◆ **WHAT NEEDS TO BE DONE**: Copy out the line that contains "for item in", the line that contains "cad_parts[node].hide_render = cad_parts[node].hide_viewport", and every line between them, exactly, and nothing else.
:::
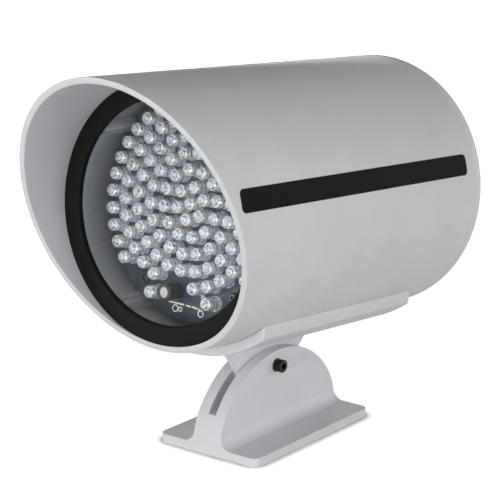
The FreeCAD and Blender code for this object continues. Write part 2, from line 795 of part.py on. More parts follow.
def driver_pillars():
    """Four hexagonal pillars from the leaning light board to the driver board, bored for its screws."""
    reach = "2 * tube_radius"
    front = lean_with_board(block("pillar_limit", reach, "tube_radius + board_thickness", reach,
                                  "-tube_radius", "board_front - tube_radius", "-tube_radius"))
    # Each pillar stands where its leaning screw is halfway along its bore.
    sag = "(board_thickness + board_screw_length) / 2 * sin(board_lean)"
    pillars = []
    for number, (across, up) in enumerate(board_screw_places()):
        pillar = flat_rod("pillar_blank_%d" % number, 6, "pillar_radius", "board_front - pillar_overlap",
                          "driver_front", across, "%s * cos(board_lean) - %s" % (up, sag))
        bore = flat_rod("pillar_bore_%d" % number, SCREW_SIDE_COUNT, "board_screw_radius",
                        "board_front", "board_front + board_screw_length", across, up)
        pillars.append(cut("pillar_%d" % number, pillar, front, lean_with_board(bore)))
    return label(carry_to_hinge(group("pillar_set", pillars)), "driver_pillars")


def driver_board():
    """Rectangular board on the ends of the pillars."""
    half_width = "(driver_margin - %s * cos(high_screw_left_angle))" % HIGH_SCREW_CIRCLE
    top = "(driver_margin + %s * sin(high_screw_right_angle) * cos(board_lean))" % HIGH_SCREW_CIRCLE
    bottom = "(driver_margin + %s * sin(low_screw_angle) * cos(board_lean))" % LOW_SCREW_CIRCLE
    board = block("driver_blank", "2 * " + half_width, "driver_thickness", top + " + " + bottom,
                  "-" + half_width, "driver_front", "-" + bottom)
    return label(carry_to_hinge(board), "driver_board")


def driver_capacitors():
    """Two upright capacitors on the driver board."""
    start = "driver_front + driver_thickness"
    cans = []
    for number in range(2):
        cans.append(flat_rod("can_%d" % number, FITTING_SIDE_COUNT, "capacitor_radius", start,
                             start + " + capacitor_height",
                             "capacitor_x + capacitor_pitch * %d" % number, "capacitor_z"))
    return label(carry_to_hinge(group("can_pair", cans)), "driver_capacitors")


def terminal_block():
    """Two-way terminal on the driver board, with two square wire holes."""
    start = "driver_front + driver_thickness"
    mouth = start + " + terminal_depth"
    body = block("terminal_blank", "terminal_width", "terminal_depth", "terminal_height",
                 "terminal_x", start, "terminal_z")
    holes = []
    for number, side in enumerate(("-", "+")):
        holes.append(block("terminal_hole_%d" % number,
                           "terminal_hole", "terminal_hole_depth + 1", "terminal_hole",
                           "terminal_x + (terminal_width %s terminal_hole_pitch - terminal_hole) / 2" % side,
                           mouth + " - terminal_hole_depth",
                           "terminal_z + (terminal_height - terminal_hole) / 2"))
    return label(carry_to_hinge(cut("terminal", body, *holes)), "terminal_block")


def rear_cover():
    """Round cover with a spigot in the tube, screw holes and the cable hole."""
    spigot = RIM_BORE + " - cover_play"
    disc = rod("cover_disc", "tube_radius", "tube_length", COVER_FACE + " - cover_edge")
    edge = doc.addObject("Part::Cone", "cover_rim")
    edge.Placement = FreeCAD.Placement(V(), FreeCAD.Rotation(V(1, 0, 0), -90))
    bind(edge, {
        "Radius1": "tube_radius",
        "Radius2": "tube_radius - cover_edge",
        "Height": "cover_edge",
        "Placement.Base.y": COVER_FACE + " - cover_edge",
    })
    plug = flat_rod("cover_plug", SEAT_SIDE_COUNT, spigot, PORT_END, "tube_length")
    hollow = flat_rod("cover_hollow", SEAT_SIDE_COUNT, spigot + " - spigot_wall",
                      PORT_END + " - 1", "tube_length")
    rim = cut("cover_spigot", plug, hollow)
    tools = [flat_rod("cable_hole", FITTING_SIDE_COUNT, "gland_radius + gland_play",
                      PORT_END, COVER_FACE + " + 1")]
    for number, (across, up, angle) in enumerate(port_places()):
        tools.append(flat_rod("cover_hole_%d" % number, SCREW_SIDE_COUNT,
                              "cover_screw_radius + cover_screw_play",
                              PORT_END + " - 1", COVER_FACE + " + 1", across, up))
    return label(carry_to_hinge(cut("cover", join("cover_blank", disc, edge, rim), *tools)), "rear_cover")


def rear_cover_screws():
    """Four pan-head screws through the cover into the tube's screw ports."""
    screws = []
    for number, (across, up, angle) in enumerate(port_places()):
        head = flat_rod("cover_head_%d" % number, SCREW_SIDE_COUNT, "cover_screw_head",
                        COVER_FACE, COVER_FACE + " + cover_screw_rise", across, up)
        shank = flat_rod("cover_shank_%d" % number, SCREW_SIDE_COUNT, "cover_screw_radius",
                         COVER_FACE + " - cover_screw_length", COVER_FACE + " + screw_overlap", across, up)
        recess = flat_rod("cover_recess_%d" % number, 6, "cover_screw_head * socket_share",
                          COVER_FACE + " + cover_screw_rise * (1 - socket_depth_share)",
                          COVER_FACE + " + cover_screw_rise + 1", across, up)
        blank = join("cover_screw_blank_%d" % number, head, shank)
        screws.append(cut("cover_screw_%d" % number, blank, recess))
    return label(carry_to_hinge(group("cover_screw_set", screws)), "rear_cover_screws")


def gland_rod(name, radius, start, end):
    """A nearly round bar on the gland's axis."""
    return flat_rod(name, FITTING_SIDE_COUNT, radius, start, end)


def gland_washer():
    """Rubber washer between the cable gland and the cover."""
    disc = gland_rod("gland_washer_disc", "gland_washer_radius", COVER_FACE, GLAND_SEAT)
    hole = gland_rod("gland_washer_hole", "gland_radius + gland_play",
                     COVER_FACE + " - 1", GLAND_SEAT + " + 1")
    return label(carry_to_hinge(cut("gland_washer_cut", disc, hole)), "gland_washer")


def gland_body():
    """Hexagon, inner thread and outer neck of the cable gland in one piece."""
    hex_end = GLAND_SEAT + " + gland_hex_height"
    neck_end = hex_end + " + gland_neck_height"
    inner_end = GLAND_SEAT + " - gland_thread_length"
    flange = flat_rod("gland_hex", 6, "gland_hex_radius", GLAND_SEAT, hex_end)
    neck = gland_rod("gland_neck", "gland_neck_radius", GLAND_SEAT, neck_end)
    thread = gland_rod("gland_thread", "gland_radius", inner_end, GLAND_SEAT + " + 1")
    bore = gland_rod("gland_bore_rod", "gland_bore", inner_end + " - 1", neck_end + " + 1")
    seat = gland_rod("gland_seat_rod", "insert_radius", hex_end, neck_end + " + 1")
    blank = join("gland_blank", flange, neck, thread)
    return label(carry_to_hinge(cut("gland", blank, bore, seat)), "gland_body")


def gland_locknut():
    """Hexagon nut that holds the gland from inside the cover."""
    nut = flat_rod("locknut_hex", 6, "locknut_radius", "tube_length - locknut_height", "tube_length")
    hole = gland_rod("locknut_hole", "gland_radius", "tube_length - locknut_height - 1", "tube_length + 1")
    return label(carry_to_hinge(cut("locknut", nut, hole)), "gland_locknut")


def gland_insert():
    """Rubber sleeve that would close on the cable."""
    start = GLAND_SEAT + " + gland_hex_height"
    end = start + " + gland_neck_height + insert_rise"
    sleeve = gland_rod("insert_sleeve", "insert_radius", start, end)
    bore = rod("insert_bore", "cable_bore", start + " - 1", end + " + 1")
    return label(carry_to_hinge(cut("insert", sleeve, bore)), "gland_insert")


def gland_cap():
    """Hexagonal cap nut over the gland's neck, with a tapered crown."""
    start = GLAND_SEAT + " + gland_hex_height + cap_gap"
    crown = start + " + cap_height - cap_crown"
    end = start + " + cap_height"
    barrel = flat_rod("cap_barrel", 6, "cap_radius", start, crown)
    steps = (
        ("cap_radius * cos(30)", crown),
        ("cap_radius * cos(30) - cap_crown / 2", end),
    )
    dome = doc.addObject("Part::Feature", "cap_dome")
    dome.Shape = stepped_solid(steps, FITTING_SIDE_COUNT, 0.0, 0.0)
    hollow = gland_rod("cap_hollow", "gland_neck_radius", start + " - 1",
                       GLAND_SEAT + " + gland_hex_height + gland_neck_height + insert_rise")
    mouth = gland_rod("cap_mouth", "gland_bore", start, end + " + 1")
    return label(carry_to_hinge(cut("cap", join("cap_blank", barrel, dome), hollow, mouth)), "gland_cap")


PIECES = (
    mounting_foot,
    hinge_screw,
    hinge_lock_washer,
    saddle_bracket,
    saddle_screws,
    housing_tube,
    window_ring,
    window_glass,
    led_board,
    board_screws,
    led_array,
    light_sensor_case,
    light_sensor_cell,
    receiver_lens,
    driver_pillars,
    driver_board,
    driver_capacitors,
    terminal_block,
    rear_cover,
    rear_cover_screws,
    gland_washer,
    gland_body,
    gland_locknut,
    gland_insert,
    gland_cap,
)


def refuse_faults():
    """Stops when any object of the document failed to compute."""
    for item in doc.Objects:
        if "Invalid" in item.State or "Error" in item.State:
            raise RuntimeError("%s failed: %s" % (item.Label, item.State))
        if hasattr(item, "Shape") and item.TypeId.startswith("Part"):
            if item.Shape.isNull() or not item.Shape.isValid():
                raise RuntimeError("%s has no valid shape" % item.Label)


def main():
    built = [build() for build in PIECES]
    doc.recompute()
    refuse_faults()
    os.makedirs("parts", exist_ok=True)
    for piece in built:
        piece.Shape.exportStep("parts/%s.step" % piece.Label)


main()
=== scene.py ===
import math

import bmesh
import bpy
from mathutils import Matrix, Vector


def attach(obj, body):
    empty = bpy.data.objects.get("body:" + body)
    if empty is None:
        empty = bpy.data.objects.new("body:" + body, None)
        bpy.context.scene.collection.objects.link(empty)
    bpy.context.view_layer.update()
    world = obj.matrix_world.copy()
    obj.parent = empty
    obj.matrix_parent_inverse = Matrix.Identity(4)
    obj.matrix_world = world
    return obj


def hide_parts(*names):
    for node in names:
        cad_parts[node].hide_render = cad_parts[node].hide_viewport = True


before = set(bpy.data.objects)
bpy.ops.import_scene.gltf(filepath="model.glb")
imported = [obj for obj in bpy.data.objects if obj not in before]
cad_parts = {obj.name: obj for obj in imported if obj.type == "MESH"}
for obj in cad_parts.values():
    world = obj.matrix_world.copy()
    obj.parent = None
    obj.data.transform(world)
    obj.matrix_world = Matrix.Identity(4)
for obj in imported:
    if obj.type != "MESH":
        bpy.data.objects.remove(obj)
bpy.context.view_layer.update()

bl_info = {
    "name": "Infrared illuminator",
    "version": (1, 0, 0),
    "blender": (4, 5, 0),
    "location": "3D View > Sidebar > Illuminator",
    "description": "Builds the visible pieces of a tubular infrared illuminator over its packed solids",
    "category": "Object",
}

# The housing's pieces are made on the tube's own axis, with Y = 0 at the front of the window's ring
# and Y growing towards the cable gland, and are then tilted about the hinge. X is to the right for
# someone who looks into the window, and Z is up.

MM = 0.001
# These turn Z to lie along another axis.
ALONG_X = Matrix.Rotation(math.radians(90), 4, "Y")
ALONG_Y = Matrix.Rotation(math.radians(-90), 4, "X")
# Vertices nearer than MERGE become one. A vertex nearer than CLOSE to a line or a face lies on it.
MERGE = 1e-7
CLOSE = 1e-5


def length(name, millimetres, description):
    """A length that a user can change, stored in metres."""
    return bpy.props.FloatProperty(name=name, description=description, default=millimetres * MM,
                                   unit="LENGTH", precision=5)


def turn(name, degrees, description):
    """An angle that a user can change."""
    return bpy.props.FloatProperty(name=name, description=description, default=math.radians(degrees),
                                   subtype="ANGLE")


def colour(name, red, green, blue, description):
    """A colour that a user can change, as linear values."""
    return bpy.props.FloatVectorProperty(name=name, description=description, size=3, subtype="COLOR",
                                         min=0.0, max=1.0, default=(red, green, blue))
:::
◆ **WRITTEN REPLY**:
    for item in doc.Objects:
        if "Invalid" in item.State or "Error" in item.State:
            raise RuntimeError("%s failed: %s" % (item.Label, item.State))
        if hasattr(item, "Shape") and item.TypeId.startswith("Part"):
            if item.Shape.isNull() or not item.Shape.isValid():
                raise RuntimeError("%s has no valid shape" % item.Label)


def main():
    built = [build() for build in PIECES]
    doc.recompute()
    refuse_faults()
    os.makedirs("parts", exist_ok=True)
    for piece in built:
        piece.Shape.exportStep("parts/%s.step" % piece.Label)


main()
=== scene.py ===
import math

import bmesh
import bpy
from mathutils import Matrix, Vector


def attach(obj, body):
    empty = bpy.data.objects.get("body:" + body)
    if empty is None:
        empty = bpy.data.objects.new("body:" + body, None)
        bpy.context.scene.collection.objects.link(empty)
    bpy.context.view_layer.update()
    world = obj.matrix_world.copy()
    obj.parent = empty
    obj.matrix_parent_inverse = Matrix.Identity(4)
    obj.matrix_world = world
    return obj


def hide_parts(*names):
    for node in names:
        cad_parts[node].hide_render = cad_parts[node].hide_viewport = True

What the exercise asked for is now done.